WHAT IS ASKED: Read the data and repeat all of it exactly.

DATASET EXCERPT:
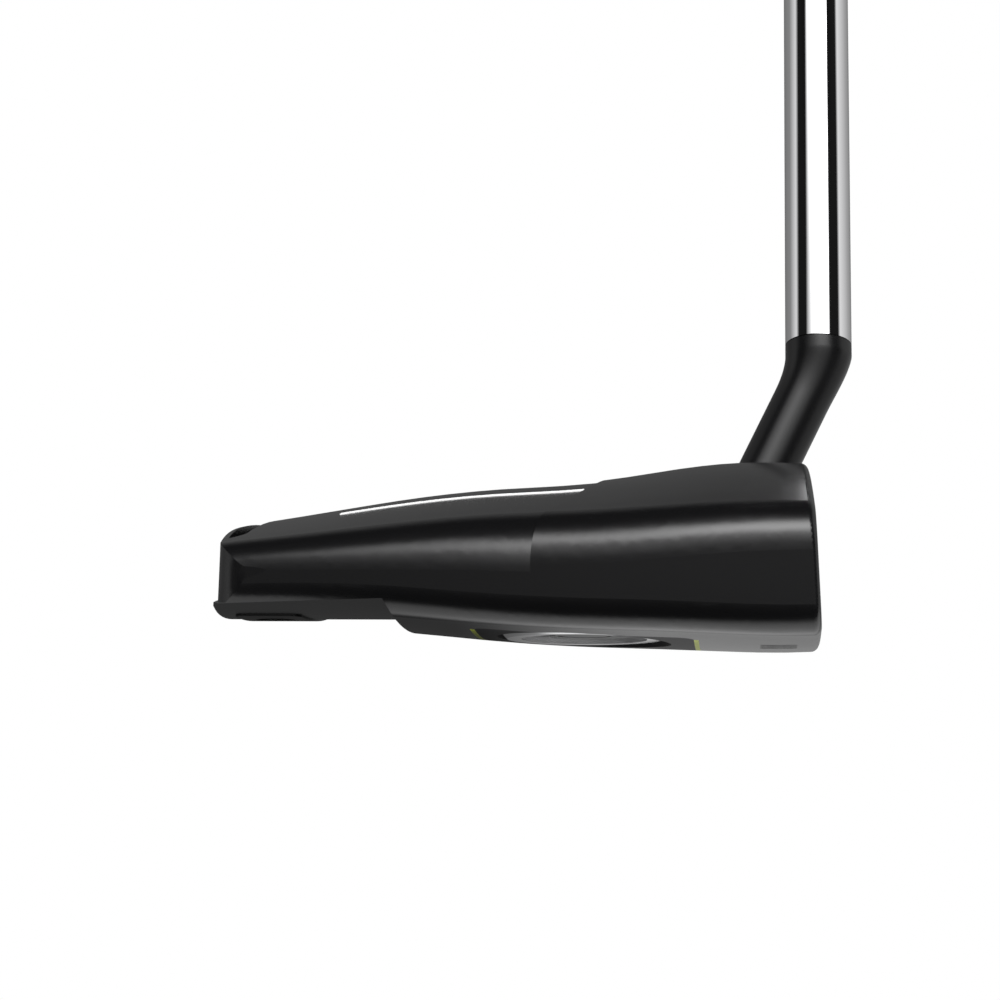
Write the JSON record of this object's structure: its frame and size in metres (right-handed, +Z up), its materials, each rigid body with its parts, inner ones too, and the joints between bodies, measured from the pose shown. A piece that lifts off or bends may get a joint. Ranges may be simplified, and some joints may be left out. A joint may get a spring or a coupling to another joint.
{
  "type": "mallet putter",
  "caption": "Mallet-head golf putter with a slant neck, steel shaft, flat-front grip and screw-in round sole weights.",
  "frame": {"origin": "middle of the landing flat on the sole, on the ground under the head", "axes": "+X along the strike direction, square to the face in plan; +Y from toe to heel, towards the golfer; +Z up"},
  "size_m": [0.093, 0.3668, 0.815],
  "materials": {
    "black_head": "satin",
    "face_insert": "satin",
    "bond_pad": "matte",
    "black_steel": "satin",
    "sole_plate": "satin",
    "trim": "satin",
    "tick_paint": "satin",
    "white_paint": "satin",
    "weight_steel": "satin",
    "weight_cap": "satin",
    "seal": "matte",
    "screw_steel": "satin",
    "chrome_shaft": "polished",
    "glue": "matte",
    "grip_skin": "matte",
    "grip_core": "matte",
    "tape": "matte",
    "cap_plastic": "matte"
  },
  "bodies": {
    "club": {"head_body": "black_head", "face_insert": "face_insert", "insert_bond_pad": "bond_pad", "slant_neck": "black_steel", "sole_plate": "sole_plate", "sole_trim_front": "trim", "sole_trim_rear": "trim", "sole_tick_marks": "tick_paint", "tail_weight_bar": "black_steel", "tail_bar_screws": "screw_steel", "sight_line_toe": "white_paint", "sight_line_heel": "white_paint", "shaft": "chrome_shaft", "shaft_bond": "glue", "grip_body": "grip_skin", "grip_underlisting": "grip_core", "grip_tape": "tape", "grip_end_cap": "cap_plastic"},
    "toe_weight_washer": {"toe_weight_washer": "seal"},
    "toe_weight": {"toe_weight": "weight_steel", "toe_weight_cap": "weight_cap"},
    "heel_weight_washer": {"heel_weight_washer": "seal"},
    "heel_weight": {"heel_weight": "weight_steel", "heel_weight_cap": "weight_cap"}
  },
  "joints": [
    {"name": "toe_weight_draw", "type": "slide", "parent": "club", "child": "toe_weight_washer", "axis": [0, -0.1142, -0.9935], "range_m": [0, 0.0075]},
    {"name": "toe_weight_turn", "type": "hinge", "parent": "toe_weight_washer", "child": "toe_weight", "pos_m": [-0.024, -0.02891, 0.00249], "axis": [0, -0.1142, -0.9935], "range_deg": [0, 2160]},
    {"name": "heel_weight_draw", "type": "slide", "parent": "club", "child": "heel_weight_washer", "axis": [0, 0.1142, -0.9935], "range_m": [0, 0.0075]},
    {"name": "heel_weight_turn", "type": "hinge", "parent": "heel_weight_washer", "child": "heel_weight", "pos_m": [-0.024, 0.02891, 0.00249], "axis": [0, 0.1142, -0.9935], "range_deg": [0, 2160]}
  ],
  "couplings": [
    {"joint": "toe_weight_turn", "follows": "toe_weight_draw", "rad_per_m": 5026.5},
    {"joint": "heel_weight_turn", "follows": "heel_weight_draw", "rad_per_m": 5026.5}
  ]
}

ANSWER TO THIS EXERCISE:
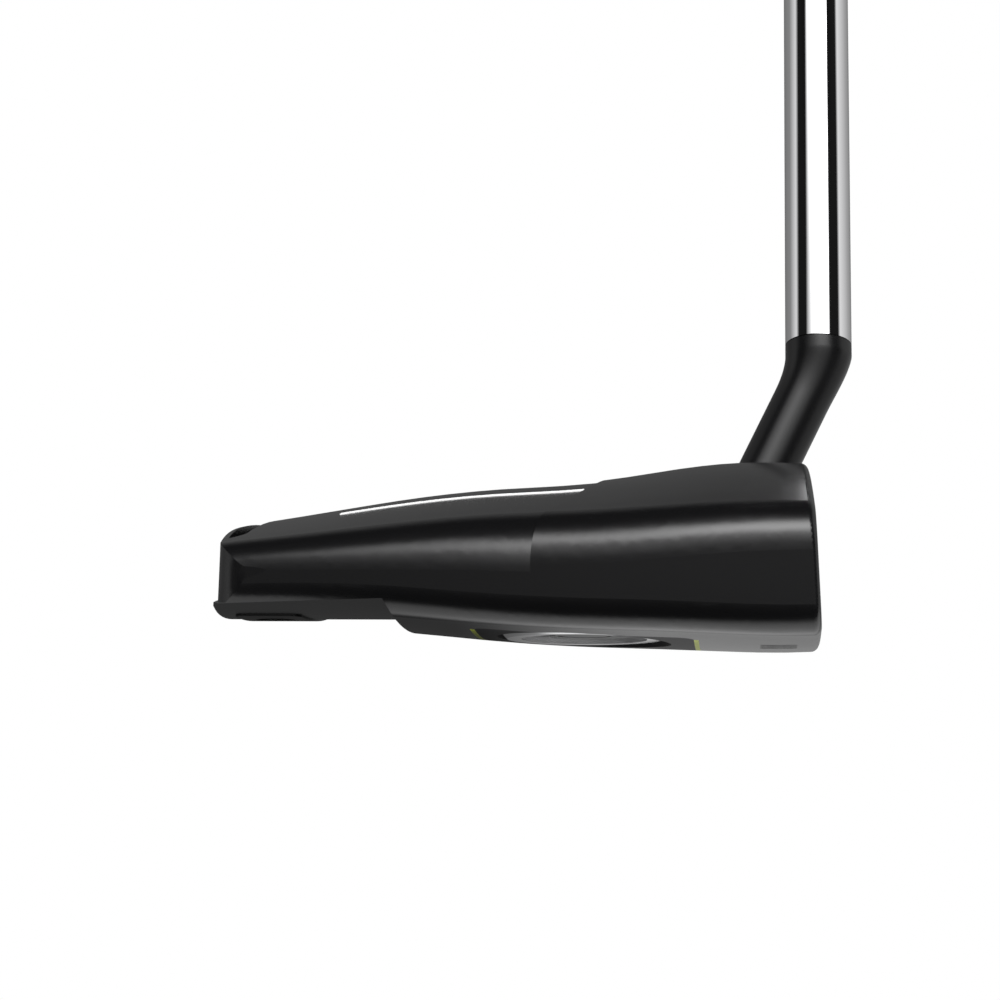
Write the JSON record of this object's structure: its frame and size in metres (right-handed, +Z up), its materials, each rigid body with its parts, inner ones too, and the joints between bodies, measured from the pose shown. A piece that lifts off or bends may get a joint. Ranges may be simplified, and some joints may be left out. A joint may get a spring or a coupling to another joint.
{
  "type": "mallet putter",
  "caption": "Mallet-head golf putter with a slant neck, steel shaft, flat-front grip and screw-in round sole weights.",
  "frame": {"origin": "middle of the landing flat on the sole, on the ground under the head", "axes": "+X along the strike direction, square to the face in plan; +Y from toe to heel, towards the golfer; +Z up"},
  "size_m": [0.093, 0.3668, 0.815],
  "materials": {
    "black_head": "satin",
    "face_insert": "satin",
    "bond_pad": "matte",
    "black_steel": "satin",
    "sole_plate": "satin",
    "trim": "satin",
    "tick_paint": "satin",
    "white_paint": "satin",
    "weight_steel": "satin",
    "weight_cap": "satin",
    "seal": "matte",
    "screw_steel": "satin",
    "chrome_shaft": "polished",
    "glue": "matte",
    "grip_skin": "matte",
    "grip_core": "matte",
    "tape": "matte",
    "cap_plastic": "matte"
  },
  "bodies": {
    "club": {"head_body": "black_head", "face_insert": "face_insert", "insert_bond_pad": "bond_pad", "slant_neck": "black_steel", "sole_plate": "sole_plate", "sole_trim_front": "trim", "sole_trim_rear": "trim", "sole_tick_marks": "tick_paint", "tail_weight_bar": "black_steel", "tail_bar_screws": "screw_steel", "sight_line_toe": "white_paint", "sight_line_heel": "white_paint", "shaft": "chrome_shaft", "shaft_bond": "glue", "grip_body": "grip_skin", "grip_underlisting": "grip_core", "grip_tape": "tape", "grip_end_cap": "cap_plastic"},
    "toe_weight_washer": {"toe_weight_washer": "seal"},
    "toe_weight": {"toe_weight": "weight_steel", "toe_weight_cap": "weight_cap"},
    "heel_weight_washer": {"heel_weight_washer": "seal"},
    "heel_weight": {"heel_weight": "weight_steel", "heel_weight_cap": "weight_cap"}
  },
  "joints": [
    {"name": "toe_weight_draw", "type": "slide", "parent": "club", "child": "toe_weight_washer", "axis": [0, -0.1142, -0.9935], "range_m": [0, 0.0075]},
    {"name": "toe_weight_turn", "type": "hinge", "parent": "toe_weight_washer", "child": "toe_weight", "pos_m": [-0.024, -0.02891, 0.00249], "axis": [0, -0.1142, -0.9935], "range_deg": [0, 2160]},
    {"name": "heel_weight_draw", "type": "slide", "parent": "club", "child": "heel_weight_washer", "axis": [0, 0.1142, -0.9935], "range_m": [0, 0.0075]},
    {"name": "heel_weight_turn", "type": "hinge", "parent": "heel_weight_washer", "child": "heel_weight", "pos_m": [-0.024, 0.02891, 0.00249], "axis": [0, 0.1142, -0.9935], "range_deg": [0, 2160]}
  ],
  "couplings": [
    {"joint": "toe_weight_turn", "follows": "toe_weight_draw", "rad_per_m": 5026.5},
    {"joint": "heel_weight_turn", "follows": "heel_weight_draw", "rad_per_m": 5026.5}
  ]
}